Du côté de la rébellion, l'heure est à l'union. Six des principaux groupes rebelles qui contrôlaient déjà les deux tiers du pays sont désormais unis sous une seule bannière : la Coalition des patriotes pour les changement (CPC) naît le 15 décembre 2020.
C'est peu dire qu'il s'agit d'une alliance hétéroclite. Certains de ces groupes se sont faits la guerre. Certains ont même été à l'origine de la chute de Bozizé en 2013. Mais tout le monde se retrouve sur un point : Touadéra doit partir.
A la demande de la CPC, l'ancien président devrait donc devenir son coordonnateur. D'après RFI et Jeune Afrique, il s'apprête pour ce faire à quitter son poste de dirigeant du Kwa Na Kwa (KNK), le parti qu'il a fondé en 2003. François Bozizé semble confirmer les soupçons qui pèsent sur lui depuis son retour d'exil, à savoir une ferme intention de revenir au pouvoir, huit ans après sa chute.
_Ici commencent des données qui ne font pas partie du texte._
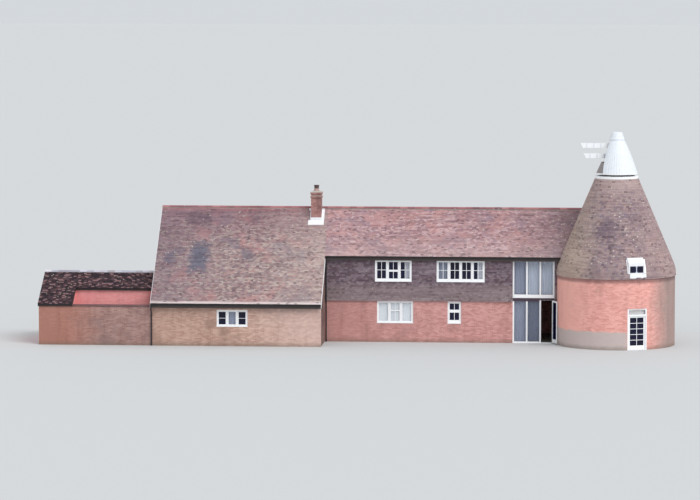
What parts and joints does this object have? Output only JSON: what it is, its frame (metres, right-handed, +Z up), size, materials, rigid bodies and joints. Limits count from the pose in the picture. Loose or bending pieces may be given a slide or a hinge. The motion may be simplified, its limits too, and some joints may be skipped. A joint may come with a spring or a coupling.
{
  "type": "oast house",
  "caption": "Round brick hop kiln with a turning white cowl on its tiled cone, joined to a two-storey tile-hung stowage and a lower barn under one long tiled roof.",
  "frame": {"origin": "middle of the footprint's box, at ground level", "axes": "+X along the ridge from the yard to the kiln, +Y from the front to the rear, +Z up"},
  "size_m": [36.42, 8.8502, 12.16],
  "materials": {
    "kiln_brick": "weathered red brick",
    "kiln_tiles": "weathered clay tiles with lichen",
    "white_paint": "white gloss paint on wood",
    "weathered_boards": "weathered boards",
    "timber": "sawn timber",
    "glass": "clear window glass",
    "iron": "black painted iron",
    "lead": "pale weathered sheet lead",
    "brick": "red brick in lime mortar",
    "hung_tiles": "dark clay hung tiles",
    "concrete": "smooth floor",
    "barn_brick": "buff and brown brick",
    "roof_tiles": "weathered clay peg tiles",
    "black_paint": "black paint",
    "pot_clay": "red clay",
    "red_brick": "red brick",
    "dark_tiles": "dark clay tiles"
  },
  "bodies": {
    "building": {"kiln_wall_front": "kiln_brick", "kiln_wall_right": "kiln_brick", "kiln_wall_rear": "kiln_brick", "kiln_wall_left": "kiln_brick", "kiln_wall_over_door": "kiln_brick", "kiln_roof": "kiln_tiles", "curb_ring": "white_paint", "sprattle_beams": "timber", "kiln_door_frame": "white_paint", "hinge_pins": "iron", "dormer_surround": "lead", "dormer_frame": "white_paint", "front_wall": "brick", "upper_front_wall": "hung_tiles", "rear_wall": "brick", "upper_rear_wall": "hung_tiles", "gable_wall": "brick", "upper_gable_wall": "hung_tiles", "glazed_screen": "white_paint", "front_window_frames": "white_paint", "front_glass": "glass", "rear_window_frames": "white_paint", "rear_glass": "glass", "ground_floor": "concrete", "upper_floor": "timber", "barn_front_wall": "barn_brick", "barn_side_wall": "barn_brick", "barn_gable_wall": "barn_brick", "barn_rear_wall": "barn_brick", "front_roof": "roof_tiles", "rear_roof": "roof_tiles", "barn_roof": "roof_tiles", "ridge_tiles": "roof_tiles", "gutters": "black_paint", "downpipes": "black_paint", "chimney_stack": "brick", "chimney_pot": "pot_clay", "yard_wall": "barn_brick", "outhouse_walls": "red_brick", "outhouse_roof": "dark_tiles"},
    "cowl": {"cowl_frame": "white_paint", "cowl_hood": "white_paint", "cowl_lip": "weathered_boards", "cowl_vane": "white_paint", "cowl_cap": "white_paint"},
    "kiln_door": {"kiln_door_leaf": "white_paint", "kiln_door_glass": "glass"},
    "garden_door": {"garden_door_leaf": "white_paint", "garden_door_glass": "glass"}
  },
  "joints": [
    {"name": "cowl_turn", "type": "hinge", "parent": "building", "child": "cowl", "pos_m": [14.78, -0.99515, 9.78], "axis": [0, 0, 1], "continuous": true},
    {"name": "kiln_door_swing", "type": "hinge", "parent": "building", "child": "kiln_door", "pos_m": [15.49764, -4.13279, 0.04], "axis": [0, 0, 1], "range_deg": [0, 100]},
    {"name": "garden_door_swing", "type": "hinge", "parent": "building", "child": "garden_door", "pos_m": [11.17, -1.13715, 0.04], "axis": [0, 0, 1], "range_deg": [-116, 0]}
  ]
}
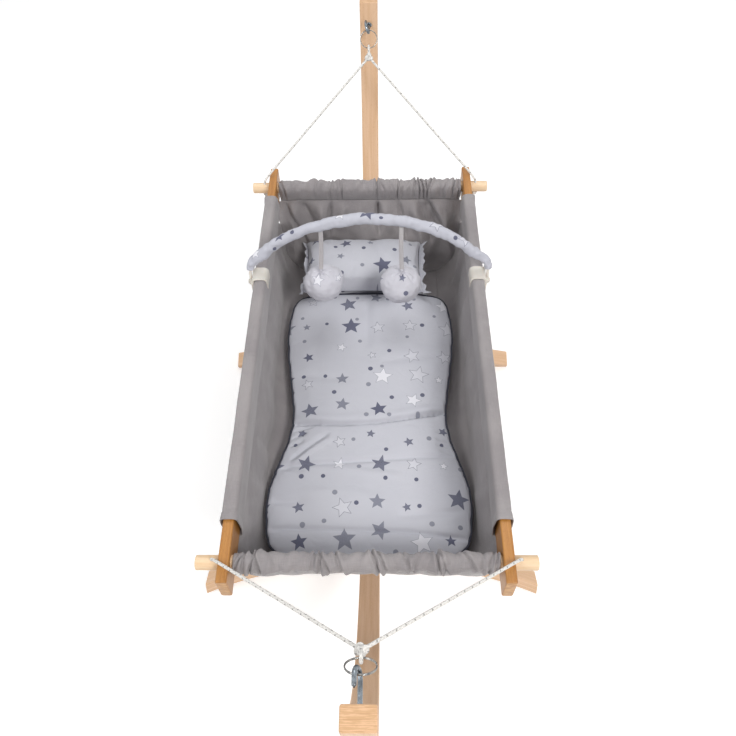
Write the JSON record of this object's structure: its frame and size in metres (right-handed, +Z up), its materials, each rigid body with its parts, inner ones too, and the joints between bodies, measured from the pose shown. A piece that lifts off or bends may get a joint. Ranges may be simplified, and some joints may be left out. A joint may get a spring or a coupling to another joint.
{
  "type": "hanging baby cradle",
  "caption": "Baby cradle with a grey cloth basket on a wooden frame, hung by cords from the tips of a bent wooden beam on two arched feet, with a toy bar, mattress and pillow.",
  "frame": {"origin": "on the floor, in the middle of the box round the whole object, under the beam's lowest point", "axes": "+Z up, +Y toward the head end with the pillow, +X to the right side seen from the foot end"},
  "size_m": [0.732, 1.4818, 0.7845],
  "materials": {
    "pale_wood": "smooth satin lacquer",
    "varnished_wood": "satin varnish",
    "dowel_wood": "bare, sanded",
    "grey_cloth": "plain weave",
    "printed_cloth": "printed cotton",
    "ball_cloth": "soft cotton",
    "ribbon_cloth": "woven ribbon",
    "white_cord": "braided",
    "zinc_steel": "zinc plated",
    "nickel_steel": "nickel plated",
    "ivory_plastic": "semi-gloss"
  },
  "bodies": {
    "stand": {"beam_foot_half": "pale_wood", "beam_head_half": "pale_wood", "beam_splice_bolt_1": "zinc_steel", "beam_splice_bolt_2": "zinc_steel", "beam_splice_nut_1": "zinc_steel", "beam_splice_nut_2": "zinc_steel", "cross_foot_foot": "pale_wood", "cross_foot_foot_bolt_1": "zinc_steel", "cross_foot_foot_bolt_2": "zinc_steel", "cross_foot_foot_nut_1": "zinc_steel", "cross_foot_foot_nut_2": "zinc_steel", "cross_foot_head": "pale_wood", "cross_foot_head_bolt_1": "zinc_steel", "cross_foot_head_bolt_2": "zinc_steel", "cross_foot_head_nut_1": "zinc_steel", "cross_foot_head_nut_2": "zinc_steel", "screw_hook_foot": "zinc_steel", "screw_hook_head": "zinc_steel"},
    "cradle": {"bottom_panel": "grey_cloth", "cord_foot_left": "white_cord", "cord_foot_right": "white_cord", "cord_head_left": "white_cord", "cord_head_right": "white_cord", "cord_knot_foot": "white_cord", "cord_knot_head": "white_cord", "dowel_foot": "dowel_wood", "dowel_head": "dowel_wood", "dowel_sleeve_foot": "grey_cloth", "dowel_sleeve_head": "grey_cloth", "end_panel_foot": "grey_cloth", "end_panel_head": "grey_cloth", "mattress": "printed_cloth", "pillow": "printed_cloth", "rail_left": "varnished_wood", "rail_right": "varnished_wood", "rail_sleeve_left": "grey_cloth", "rail_sleeve_right": "grey_cloth", "side_panel_left": "grey_cloth", "side_panel_right": "grey_cloth", "split_ring_foot": "nickel_steel", "split_ring_head": "nickel_steel"},
    "toy_clips": {"bar_clip_left": "ivory_plastic", "bar_clip_right": "ivory_plastic", "clip_pin_left": "ivory_plastic", "clip_pin_right": "ivory_plastic"},
    "toy_bar": {"toy_bar_rod": "ivory_plastic", "toy_bar_sleeve": "printed_cloth"},
    "toy_left": {"toy_ball_left": "ball_cloth", "toy_ribbon_left": "ribbon_cloth"},
    "toy_right": {"toy_ball_right": "ball_cloth", "toy_ribbon_right": "ribbon_cloth"}
  },
  "joints": [
    {"name": "cradle_swing", "type": "hinge", "parent": "stand", "child": "cradle", "pos_m": [0, 0, 0.7423], "axis": [0, 1, 0], "range_deg": [-20, 20]},
    {"name": "toy_bar_slide", "type": "slide", "parent": "cradle", "child": "toy_clips", "axis": [0, 1, 0], "range_m": [-0.45, 0.02]},
    {"name": "toy_bar_tilt", "type": "hinge", "parent": "toy_clips", "child": "toy_bar", "pos_m": [0, 0.148, 0.4985], "axis": [1, 0, 0], "range_deg": [-20, 20]},
    {"name": "toy_left_swing", "type": "hinge", "parent": "toy_bar", "child": "toy_left", "pos_m": [-0.097, 0.1858, 0.6024], "axis": [1, 0, 0], "range_deg": [-30, 10]},
    {"name": "toy_right_swing", "type": "hinge", "parent": "toy_bar", "child": "toy_right", "pos_m": [0.067, 0.1879, 0.6093], "axis": [1, 0, 0], "range_deg": [-30, 10]}
  ]
}
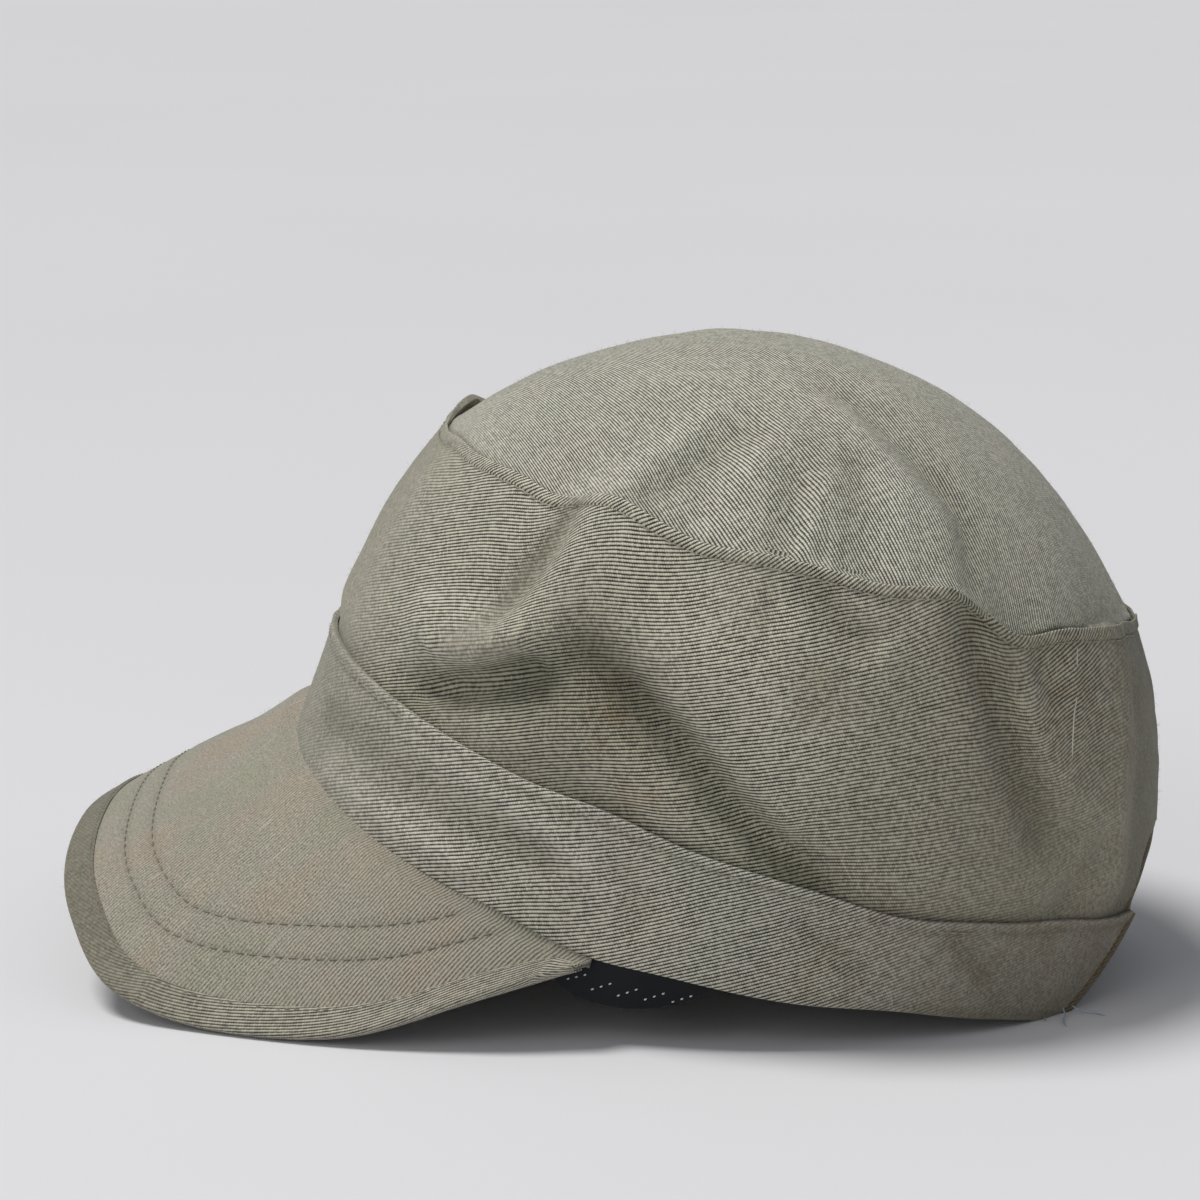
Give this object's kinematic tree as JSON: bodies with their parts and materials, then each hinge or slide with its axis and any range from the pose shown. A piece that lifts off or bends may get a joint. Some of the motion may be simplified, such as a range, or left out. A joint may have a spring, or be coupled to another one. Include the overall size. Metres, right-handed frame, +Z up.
{
  "type": "cadet cap",
  "caption": "Soft cloth cadet cap with a domed top, deep side wall, topstitched band, curved stiff peak and an arched opening at the back.",
  "frame": {"origin": "middle of the cap's bounding box, on the surface it rests on", "axes": "-Y out of the front of the peak, +Y towards the back opening, +X towards the wearer's left, +Z up"},
  "size_m": [0.1808, 0.2583, 0.1497],
  "materials": {
    "crown_cloth": "matte grey-olive cotton twill with a bold rib, creased and a little stained",
    "band_cloth": "matte grey-olive cotton twill",
    "peak_cloth": "matte heathered grey-olive twill over a stiff core, with stitched rows",
    "binding_cloth": "matte grey-olive cotton twill strip",
    "hem_cloth": "matte grey-olive cotton, narrow folded hem",
    "sweatband_leather": "smooth black leatherette with white zigzag stitches"
  },
  "bodies": {
    "root": {"crown_top": "crown_cloth", "crown_side": "crown_cloth", "band": "band_cloth", "peak": "peak_cloth", "peak_binding": "binding_cloth", "sweatband": "sweatband_leather", "back_hem": "hem_cloth"}
  },
  "joints": []
}
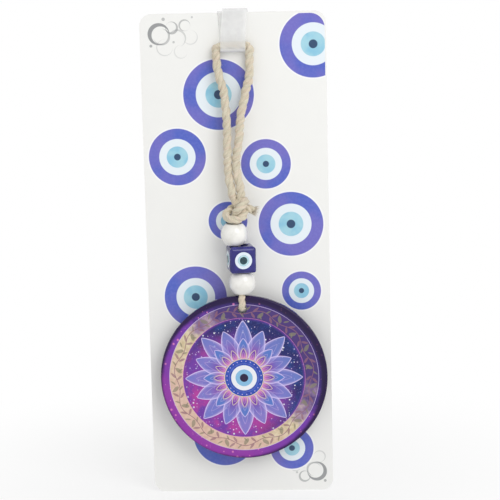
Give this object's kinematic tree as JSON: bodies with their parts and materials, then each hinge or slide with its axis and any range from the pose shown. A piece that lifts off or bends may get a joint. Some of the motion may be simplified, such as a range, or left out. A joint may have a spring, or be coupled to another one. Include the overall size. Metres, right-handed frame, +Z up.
{
  "type": "evil eye ornament",
  "caption": "Printed glass disc with white and blue eye beads hanging on a doubled jute loop, held by a folded strap to a tall backing card.",
  "frame": {"origin": "middle of the backing card's back face, which a wall or a display board holds", "axes": "+X across the card to the right as seen from the front, +Y into the card, away from the viewer, +Z up"},
  "size_m": [0.0764, 0.0152, 0.2053],
  "materials": {
    "card": "satin",
    "strap_film": "satin",
    "jute": "matte",
    "white_bead": "gloss",
    "blue_bead": "gloss",
    "eye_white": "gloss",
    "eye_blue": "gloss",
    "eye_pupil": "gloss",
    "disc_glass": "gloss",
    "disc_print": "satin",
    "disc_coat": "gloss"
  },
  "bodies": {
    "card": {"backing_card": "card", "hang_strap": "strap_film"},
    "loop": {"twine_loop": "jute"},
    "knot": {"loop_knot": "jute"},
    "stem": {"twine_stem": "jute"},
    "upper_bead": {"upper_bead": "white_bead"},
    "cube_bead": {"cube_bead": "blue_bead", "eye_white_front": "eye_white", "eye_white_right": "eye_white", "eye_white_back": "eye_white", "eye_white_left": "eye_white", "eye_blue_front": "eye_blue", "eye_blue_right": "eye_blue", "eye_blue_back": "eye_blue", "eye_blue_left": "eye_blue", "eye_pupil_front": "eye_pupil", "eye_pupil_right": "eye_pupil", "eye_pupil_back": "eye_pupil", "eye_pupil_left": "eye_pupil"},
    "lower_bead": {"lower_bead": "white_bead"},
    "disc": {"disc_blank": "disc_glass", "disc_picture": "disc_print", "disc_gloss": "disc_coat"}
  },
  "joints": [
    {"name": "loop_lift", "type": "hinge", "parent": "card", "child": "loop", "pos_m": [0, -0.00295, 0.0882], "axis": [-1, 0, 0], "range_deg": [0, 85]},
    {"name": "pendant_swing", "type": "hinge", "parent": "loop", "child": "knot", "pos_m": [0.0003, -0.0081, 0.0209], "axis": [0, 1, 0], "range_deg": [-20, 20]},
    {"name": "pendant_twist", "type": "hinge", "parent": "knot", "child": "stem", "pos_m": [0.0016, -0.0081, 0.0159], "axis": [0, 0, 1], "range_deg": [-7, 7], "stiffness_Nm_per_rad": 0.002},
    {"name": "upper_bead_spin", "type": "hinge", "parent": "stem", "child": "upper_bead", "pos_m": [-0.0011, -0.0081, 0.0112], "axis": [0, 0, 1], "continuous": true},
    {"name": "cube_bead_spin", "type": "hinge", "parent": "stem", "child": "cube_bead", "pos_m": [0.0016, -0.0081, 0.0009], "axis": [0, 0, 1], "continuous": true},
    {"name": "lower_bead_spin", "type": "hinge", "parent": "stem", "child": "lower_bead", "pos_m": [0.0018, -0.0081, -0.0094], "axis": [0, 0, 1], "continuous": true},
    {"name": "disc_swing", "type": "hinge", "parent": "stem", "child": "disc", "pos_m": [0.0016, -0.0081, -0.0202], "axis": [0, 1, 0], "range_deg": [-12, 12]}
  ]
}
Mais, si elle parvient pour l'heure à surmonter ses divisions, la CPC a-t-elle les moyens de cette ambition ? Selon des experts militaires questionnés par l'Agence France-Presse, personne ne peut estimer les effectifs de la coalition. En outre, elle ne disposerait que d'armes légères. Face à elle, les 12.000 Casques bleus de la Mission des Nations unies en Centrafrique (MINUSCA) mais aussi des combattants rwandais et russes, même si Moscou dément la présence en RCA de paramilitaires de la compagnie russe privée Wagner. Le déséquilibre est criant mais cela ne semble décourager ni la coalition ni son nouveau coordonnateur. "C'est une guerre qui risque de durer, les rebelles ont un objectif à long terme", confiait récemment à l'AFP une experte américaine.